> To be done: Copy out the entries below in full and exactly.

(Records that describe objects)
>> Start
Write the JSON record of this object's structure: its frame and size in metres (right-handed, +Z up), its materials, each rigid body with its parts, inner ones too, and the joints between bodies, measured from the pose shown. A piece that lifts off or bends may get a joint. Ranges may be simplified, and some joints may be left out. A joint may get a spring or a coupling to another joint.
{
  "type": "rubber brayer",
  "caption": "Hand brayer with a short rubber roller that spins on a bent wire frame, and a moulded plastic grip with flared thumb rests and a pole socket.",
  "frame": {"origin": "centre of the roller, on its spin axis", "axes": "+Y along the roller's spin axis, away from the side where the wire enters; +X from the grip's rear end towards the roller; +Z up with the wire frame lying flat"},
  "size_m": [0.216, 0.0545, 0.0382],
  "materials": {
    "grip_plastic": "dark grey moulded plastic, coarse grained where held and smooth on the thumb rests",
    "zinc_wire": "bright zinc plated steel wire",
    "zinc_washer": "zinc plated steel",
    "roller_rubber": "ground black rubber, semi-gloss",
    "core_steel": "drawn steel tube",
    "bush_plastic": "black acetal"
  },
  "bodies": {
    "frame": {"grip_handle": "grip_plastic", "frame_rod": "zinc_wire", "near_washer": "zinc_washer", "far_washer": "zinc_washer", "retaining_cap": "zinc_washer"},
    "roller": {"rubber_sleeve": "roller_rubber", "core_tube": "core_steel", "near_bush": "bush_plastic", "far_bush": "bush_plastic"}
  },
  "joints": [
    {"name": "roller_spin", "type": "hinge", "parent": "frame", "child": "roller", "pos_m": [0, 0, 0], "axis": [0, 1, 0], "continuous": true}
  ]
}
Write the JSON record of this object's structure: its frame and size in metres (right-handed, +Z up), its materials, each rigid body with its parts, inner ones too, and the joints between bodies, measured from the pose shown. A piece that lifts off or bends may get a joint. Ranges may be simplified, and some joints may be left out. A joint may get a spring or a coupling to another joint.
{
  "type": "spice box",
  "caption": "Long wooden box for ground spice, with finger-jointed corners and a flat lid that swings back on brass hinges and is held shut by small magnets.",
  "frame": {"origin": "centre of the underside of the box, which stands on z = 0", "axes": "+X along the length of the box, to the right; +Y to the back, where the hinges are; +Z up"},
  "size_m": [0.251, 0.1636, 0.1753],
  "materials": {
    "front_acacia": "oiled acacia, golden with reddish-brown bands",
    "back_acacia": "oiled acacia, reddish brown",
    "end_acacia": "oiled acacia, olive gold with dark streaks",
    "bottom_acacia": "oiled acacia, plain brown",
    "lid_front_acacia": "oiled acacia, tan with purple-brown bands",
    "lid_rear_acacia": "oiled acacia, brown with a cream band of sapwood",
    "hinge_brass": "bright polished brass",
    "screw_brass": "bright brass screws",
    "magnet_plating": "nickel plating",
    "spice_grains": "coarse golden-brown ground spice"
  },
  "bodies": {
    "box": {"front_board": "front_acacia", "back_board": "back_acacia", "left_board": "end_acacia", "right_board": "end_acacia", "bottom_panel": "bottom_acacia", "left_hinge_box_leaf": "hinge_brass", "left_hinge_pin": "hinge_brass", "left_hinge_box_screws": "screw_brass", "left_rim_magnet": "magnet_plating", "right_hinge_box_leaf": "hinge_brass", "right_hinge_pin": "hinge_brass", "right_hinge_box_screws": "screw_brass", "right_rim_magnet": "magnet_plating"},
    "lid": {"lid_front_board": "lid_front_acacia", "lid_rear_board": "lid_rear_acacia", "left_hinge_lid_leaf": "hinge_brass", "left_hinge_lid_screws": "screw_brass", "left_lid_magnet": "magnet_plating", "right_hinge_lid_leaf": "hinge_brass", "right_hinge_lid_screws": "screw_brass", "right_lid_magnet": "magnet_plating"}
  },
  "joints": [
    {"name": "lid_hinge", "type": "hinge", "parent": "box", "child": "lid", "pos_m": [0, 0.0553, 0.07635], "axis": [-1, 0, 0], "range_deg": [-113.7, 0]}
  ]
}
>> End
> Reply to the task:
Write the JSON record of this object's structure: its frame and size in metres (right-handed, +Z up), its materials, each rigid body with its parts, inner ones too, and the joints between bodies, measured from the pose shown. A piece that lifts off or bends may get a joint. Ranges may be simplified, and some joints may be left out. A joint may get a spring or a coupling to another joint.
{
  "type": "rubber brayer",
  "caption": "Hand brayer with a short rubber roller that spins on a bent wire frame, and a moulded plastic grip with flared thumb rests and a pole socket.",
  "frame": {"origin": "centre of the roller, on its spin axis", "axes": "+Y along the roller's spin axis, away from the side where the wire enters; +X from the grip's rear end towards the roller; +Z up with the wire frame lying flat"},
  "size_m": [0.216, 0.0545, 0.0382],
  "materials": {
    "grip_plastic": "dark grey moulded plastic, coarse grained where held and smooth on the thumb rests",
    "zinc_wire": "bright zinc plated steel wire",
    "zinc_washer": "zinc plated steel",
    "roller_rubber": "ground black rubber, semi-gloss",
    "core_steel": "drawn steel tube",
    "bush_plastic": "black acetal"
  },
  "bodies": {
    "frame": {"grip_handle": "grip_plastic", "frame_rod": "zinc_wire", "near_washer": "zinc_washer", "far_washer": "zinc_washer", "retaining_cap": "zinc_washer"},
    "roller": {"rubber_sleeve": "roller_rubber", "core_tube": "core_steel", "near_bush": "bush_plastic", "far_bush": "bush_plastic"}
  },
  "joints": [
    {"name": "roller_spin", "type": "hinge", "parent": "frame", "child": "roller", "pos_m": [0, 0, 0], "axis": [0, 1, 0], "continuous": true}
  ]
}
Write the JSON record of this object's structure: its frame and size in metres (right-handed, +Z up), its materials, each rigid body with its parts, inner ones too, and the joints between bodies, measured from the pose shown. A piece that lifts off or bends may get a joint. Ranges may be simplified, and some joints may be left out. A joint may get a spring or a coupling to another joint.
{
  "type": "spice box",
  "caption": "Long wooden box for ground spice, with finger-jointed corners and a flat lid that swings back on brass hinges and is held shut by small magnets.",
  "frame": {"origin": "centre of the underside of the box, which stands on z = 0", "axes": "+X along the length of the box, to the right; +Y to the back, where the hinges are; +Z up"},
  "size_m": [0.251, 0.1636, 0.1753],
  "materials": {
    "front_acacia": "oiled acacia, golden with reddish-brown bands",
    "back_acacia": "oiled acacia, reddish brown",
    "end_acacia": "oiled acacia, olive gold with dark streaks",
    "bottom_acacia": "oiled acacia, plain brown",
    "lid_front_acacia": "oiled acacia, tan with purple-brown bands",
    "lid_rear_acacia": "oiled acacia, brown with a cream band of sapwood",
    "hinge_brass": "bright polished brass",
    "screw_brass": "bright brass screws",
    "magnet_plating": "nickel plating",
    "spice_grains": "coarse golden-brown ground spice"
  },
  "bodies": {
    "box": {"front_board": "front_acacia", "back_board": "back_acacia", "left_board": "end_acacia", "right_board": "end_acacia", "bottom_panel": "bottom_acacia", "left_hinge_box_leaf": "hinge_brass", "left_hinge_pin": "hinge_brass", "left_hinge_box_screws": "screw_brass", "left_rim_magnet": "magnet_plating", "right_hinge_box_leaf": "hinge_brass", "right_hinge_pin": "hinge_brass", "right_hinge_box_screws": "screw_brass", "right_rim_magnet": "magnet_plating"},
    "lid": {"lid_front_board": "lid_front_acacia", "lid_rear_board": "lid_rear_acacia", "left_hinge_lid_leaf": "hinge_brass", "left_hinge_lid_screws": "screw_brass", "left_lid_magnet": "magnet_plating", "right_hinge_lid_leaf": "hinge_brass", "right_hinge_lid_screws": "screw_brass", "right_lid_magnet": "magnet_plating"}
  },
  "joints": [
    {"name": "lid_hinge", "type": "hinge", "parent": "box", "child": "lid", "pos_m": [0, 0.0553, 0.07635], "axis": [-1, 0, 0], "range_deg": [-113.7, 0]}
  ]
}